Five Coast gay leaders, however, were not so lucky as the youths blocked the escape route and seized them.
They were held captive in the building for three hours as residents bayed for their blood.
The five were saved by Likoni police boss Abagarro Guyo and district officer Moses Ouma who ordered the seminar closed.
The five were bundled into a private car and whisked away under tight security.
“Everybody is ordered to vacate these premises. The seminar is terminated immediately and the place closed,” said Mr Guyo.
Sheikh Amir Zani of the Muzadhalfa mosque described the seminar as illegal, ungodly and unacceptable. He threatened to mobilise the community to cane the gays if they organised such a meeting again.

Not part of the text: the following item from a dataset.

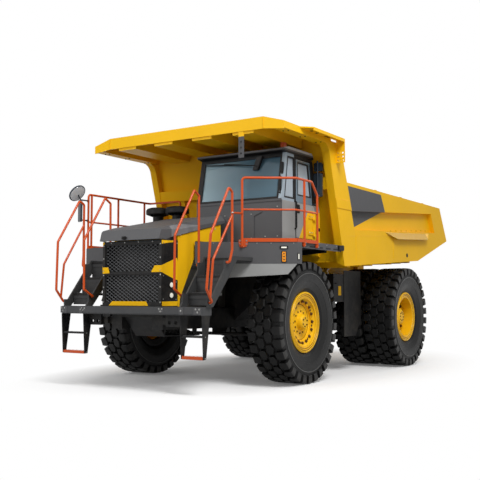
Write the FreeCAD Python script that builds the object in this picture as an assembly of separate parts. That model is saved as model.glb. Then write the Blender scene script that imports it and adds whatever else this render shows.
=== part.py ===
"""Rigid dump truck: box frame, strut suspension, cab beside the engine, tipping body with a canopy.

Millimetres, +Z up, front of the truck towards -Y, +X the truck's left (the cab's side).
The origin is on the ground at the middle of the truck's length and width.
"""
import FreeCAD, Part
import math
import os

V = FreeCAD.Vector

# ---------------------------------------------------------------- overall layout
LENGTH = 9800.0
FRONT_END = -LENGTH / 2
FRONT_AXLE_Y = -2340.0
WHEELBASE = 4360.0
REAR_AXLE_Y = FRONT_AXLE_Y + WHEELBASE
FLAT_GAP = 0.3           # between flat faces of pieces that move against each other
ROUND_GAP = 0.3          # radial, between round faces on different pieces
PANEL_GAP = 8.0          # around doors and lids

# ---------------------------------------------------------------- tyres and rims
TYRE_R = 1085.0
TYRE_W = 655.0
BEAD_R = 444.5
FLANGE_R = 540.0
RIM_W = 432.0
FRONT_TYRE_X = 1715.0
REAR_OUTER_X = 1910.0
REAR_INNER_X = 1170.0
FRONT_DISC_X = 70.0      # front rim's disc, outboard of the tyre's middle
REAR_DISC_X = -60.0      # rear outer rim's disc, inboard of the tyre's middle
HUB_R = 235.0
LUG_COUNT = 20

# ---------------------------------------------------------------- frame
RAIL_IN = 330.0
RAIL_OUT = 550.0
RAIL_LOW = 1000.0
RAIL_TOP_FRONT = 1340.0
PIVOT_Y = 2950.0
PIVOT_Z = 1860.0
PIVOT_R = 60.0
PIVOT_EAR_R = 140.0

# ---------------------------------------------------------------- suspension and steering
KINGPIN_X = 1180.0
STRUT_R = 120.0
STRUT_ROD_R = 85.0
STRUT_LOW = 1520.0
STRUT_TOP = 2260.0
SPINDLE_R = 95.0
ARM_BACK = 420.0         # steering arm, straight back from kingpin to tie rod pin
ARM_Z = 880.0
REAR_STRUT_X = 680.0
REAR_STRUT_R = 88.0
ARM_FRAME_Z = 850.0      # underside of the rear axle's A-frame
ARM_PIN_Y = 740.0

# ---------------------------------------------------------------- hoist cylinders
HOIST_X = 690.0
HOIST_LOW_Y = 500.0
HOIST_LOW_Z = 880.0
HOIST_TOP_Y = 1000.0
HOIST_TOP_Z = 2210.0
HOIST_TUBE_R = 120.0
HOIST_STAGE_R = 98.0
HOIST_ROD_R = 74.0
HOIST_PIN_R = 50.0

# ---------------------------------------------------------------- dump body
BODY_HALF = 2150.0
SIDE_T = 150.0
BODY_FRONT_Y = -1140.0
BODY_LOW_Z = 2115.0
BODY_HEEL_Y = 2800.0
BODY_HEEL_Z = 2360.0
BODY_TAIL_Z = 2940.0
BODY_TOP_Z = 3740.0
POST_LEAN = 0.29         # forward travel of the front post for each unit of height
BEAM_DEPTH = 330.0       # main beams below the line of the sides' lower edge
PAD_T = 10.0
FLOOR_RISE = 110.0       # floor's top above the sides' lower edge
FLOOR_T = 28.0
WALL_BACK = 150.0        # front wall behind the posts' front edge
WALL_T = 30.0
CANOPY_FRONT_Y = -3450.0
CANOPY_TOP_Z = 4610.0
CANOPY_SHOULDER_X = 1750.0
CANOPY_EDGE_Z = 4495.0
CANOPY_T = 20.0
LIP_H = 210.0
WING_X = 2330.0
WING_FRONT_Y = -2700.0
WING_BACK_Y = -1456.0
WING_LOW_Z = 4050.0
RIB_LOW_Z = 4350.0
ARCH_R = 250.0           # between the post's front edge and the canopy's side
COLLAR_T = 10.0
HEM_H = 70.0             # the sides' lower edge is cut back inwards by this much

# ---------------------------------------------------------------- front end
BUMPER_HALF = 1526.0
BUMPER_LOW = 1250.0
BUMPER_TOP = 1380.0
BUMPER_BACK = -4640.0
NOSE_Y = -4790.0
NOSE_HALF = 700.0
NOSE_TOP = 2470.0
HOOD_HALF = 720.0
HOOD_BACK = -3080.0
HOOD_BACK_Z = 3000.0
GRILLE_HALF = 590.0
HOOD_LOW_BACK_Z = 2860.0
HOOD_EDGE = 90.0         # bevel along the hood's top edges
CORNER_BACK = -4440.0    # the nose's front corners are cut back to here
ENGINE_BACK = -2050.0

# ---------------------------------------------------------------- decks and stairs
DECK_Z = 2468.0
DECK_T = 40.0
DECK_HALF = 2200.0
PLATFORM_HALF = 2156.0   # the decks' side edge behind their front corners
DECK_CORNER_Y = -3067.0
RIGHT_CORNER_Y = -3600.0
DECK_BACK = -1340.0
SWEEP = math.tan(math.radians(33.2))
FASCIA_H = 370.0
CORNER_LENGTH = 147.0
STAIR_IN = 1040.0
STAIR_OUT = 1530.0
RAIL_X = 2180.0
RAIL_R = 21.0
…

“The government should stop this or we will act as a community,” Sheikh Zani declared.
Mombasa Network for Human Rights organising secretary Ali Kigarimbwe accused the organisers of denigrating the youth centre.
Sauti ya Likoni lobby group chairman Hamisi Hassan Ng’anzi said residents were shocked that such a seminar could be held in their midst.
“Many workshops of this kind have been held, purportedly to impact safe sex skills to the youth but they are actually business ventures.
“Why is drug abuse on the rise? These workshops don’t have any meaning,” he said.
A village elder, Mr Daniel Baridi, said all seminars at the centre should be vetted and approved by community leaders.
“We established this centre to help our youth but it is being abused. We will not allow such activities,” he said.
But the Ministry of Youth and Sports district officer, Mr David Ogal, defended the organisers of the seminar and accused residents of misunderstanding their aims.
“Here we are dealing with very vital education to vulnerable groups, including drug users, commercial sex workers, gays and others.
“We are offering peer and HIV/Aids education to the youth because they are at the highest risk of infection,” he told the press.
Mr Ogal said the ministry’s job was to help impart life skills to the youth and vulnerable groups whose HIV infection is twice that of other groups.
“I am a youth officer and charged with this responsibility. The gay community, like other groups, approached us and requested to be educated on safe sex.
“They have a right to safe sex. By doing this, we are not promoting homosexuality but imparting knowledge.
“There is a lot of social discrimination and stigma about the issue and we as a society must fight it,” he said.
The seminar participants were aged between 20 and 30, said the officer, adding that his ministry would make youth funds available to all groups as they had a right.
The seminar was organised and sponsored by the Kenya NGO Consortium and Constitutional Aids Control Council, which Mr Ogal said paid them a daily allowance of Sh1,000 “for lunch and transport” for each participant.